Or just use nuclear as base load, and battery storage as much as you can.
For countries that can reliably get to 99% hydro, save for some exceptional droughts, "build nuclear" is about the worst advice you can give them.
Nuclear doesn't really solve this particular problem - solar is already cheaper than nuclear, so no one is going to replace their entire solar capacity with nuclear. And nuclear doesn't spin up/down rapidly like natural gas, so its a lousy solution for nighttime.
Or just gradually taper off fossil fuel use until storage and renewables carry everything.
Exactly what "storage" means there is the key, especially at high latitude. Do not assume just batteries.
You don't need battery storage if you've got hydro.
You need solar. Make hydro the backup, fill reservoirs as your reserve and sell extra energy when they're nearly full.
Nuclear takes a week to restart after a shutdown, due to xenon poisoning. It's not reliable base load.

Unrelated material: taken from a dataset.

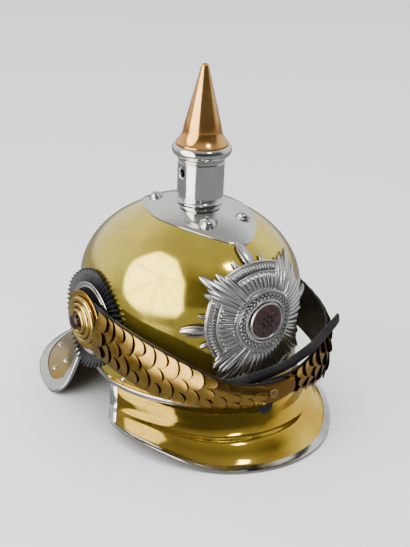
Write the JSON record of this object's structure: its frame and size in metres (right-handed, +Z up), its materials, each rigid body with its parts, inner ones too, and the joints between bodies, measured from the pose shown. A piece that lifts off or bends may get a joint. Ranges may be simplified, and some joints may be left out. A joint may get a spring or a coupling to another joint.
{
  "type": "military helmet",
  "caption": "Historic cavalry helmet: brass skull, stepped visor, flared neck guard, removable spike, star front plate, side bosses with cockades and swinging chin scales.",
  "frame": {"origin": "centre of the bounding box, on the plane that the visor rim and the neck guard rim stand on", "axes": "+Z up, the front and its star towards -Y, the wearer's left towards +X"},
  "size_m": [0.2272, 0.3232, 0.3109],
  "materials": {
    "skull_brass": "polished",
    "trim_silver": "polished nickel silver",
    "fitting_silver": "polished nickel silver",
    "fixing_brass": "turned",
    "spike_copper": "polished, coppery",
    "star_silver": "pressed and tarnished in the flutes",
    "enamel": "dark enamel",
    "cockade_leather": "pleated, black lacquer",
    "cockade_ring_silver": "worn",
    "boss_brass": "turned",
    "dark_screw": "darkened",
    "steel_post": "plain",
    "strap_leather": "black, smooth",
    "scale_brass": "pressed and polished",
    "lining_leather": "plain, brown",
    "lining_cord": "plaited cord"
  },
  "bodies": {
    "helmet": {"skull": "skull_brass", "front_visor": "skull_brass", "neck_guard": "skull_brass", "visor_joint_band": "trim_silver", "ear_trims": "trim_silver", "neck_joint_band": "trim_silver", "visor_trim": "trim_silver", "neck_guard_trim": "trim_silver", "skull_rivets": "trim_silver", "neck_guard_rivets": "trim_silver", "base_plate": "fitting_silver", "dome_studs": "fitting_silver", "spike_collar": "fitting_silver", "dome_stud_nuts": "fixing_brass", "star_nuts": "fixing_brass", "star_plate": "star_silver", "star_outer_band": "star_silver", "star_ring": "star_silver", "star_posts": "star_silver", "star_roundel": "enamel", "right_cockade": "cockade_leather", "left_cockade": "cockade_leather", "right_cockade_ring": "cockade_ring_silver", "left_cockade_ring": "cockade_ring_silver", "right_boss": "boss_brass", "left_boss": "boss_brass", "right_boss_screw": "dark_screw", "left_boss_screw": "dark_screw", "right_pivot_post": "steel_post", "left_pivot_post": "steel_post", "sweatband": "lining_leather", "crown_lining": "lining_leather", "visor_lining": "lining_leather", "neck_guard_lining": "lining_leather", "lining_cord": "lining_cord"},
    "spike": {"spike_cone": "spike_copper"},
    "right_chinscales": {"right_strap_leather": "strap_leather", "right_scales": "scale_brass", "right_root_plate": "boss_brass", "right_end_plate": "scale_brass", "strap_free_end": "strap_leather"},
    "left_chinscales": {"left_strap_leather": "strap_leather", "left_scales": "scale_brass", "left_root_plate": "boss_brass", "left_end_plate": "scale_brass", "closing_stud": "scale_brass", "leather_tab": "strap_leather"}
  },
  "joints": [
    {"name": "spike_lift", "type": "slide", "parent": "helmet", "child": "spike", "axis": [0, 0, 1], "range_m": [0, 0.06]},
    {"name": "right_chinscales_hinge", "type": "hinge", "parent": "helmet", "child": "right_chinscales", "pos_m": [0, 0.00288, 0.0925], "axis": [-1, 0, 0], "range_deg": [0, 65]},
    {"name": "left_chinscales_hinge", "type": "hinge", "parent": "helmet", "child": "left_chinscales", "pos_m": [0, 0.00288, 0.0925], "axis": [-1, 0, 0], "range_deg": [0, 65]}
  ],
  "couplings": [
    {"joint": "left_chinscales_hinge", "follows": "right_chinscales_hinge", "ratio": 1}
  ]
}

Get a drought and you have to shut them down, ask France.
"Base load" is just some nonsense from nuclear fans to get the cost per GWh down.
Nuclear seems to be the worst option:
You can't quickly change the amount of power it generates. Which is what you need if you want to use it together with dirt cheap solar.
It's very expensive. In fact, noone knows how expensive it will end up being after a couple thousand of years.
It's dangerous. For millenia. Vulnerable to terrorism. Enabler of nuclear weapons.
It takes a long time to build and bring online.
It doesn't scale down.
Finally, Kasachstan is the major producer of Uranium. Yay?
The economics of new nuclear plants don't make sense. They take too long to build and cost too much. By the time a new plant is ready, alternate sources (likely solar + battery and long-distance HVDC) will have eaten its lunch.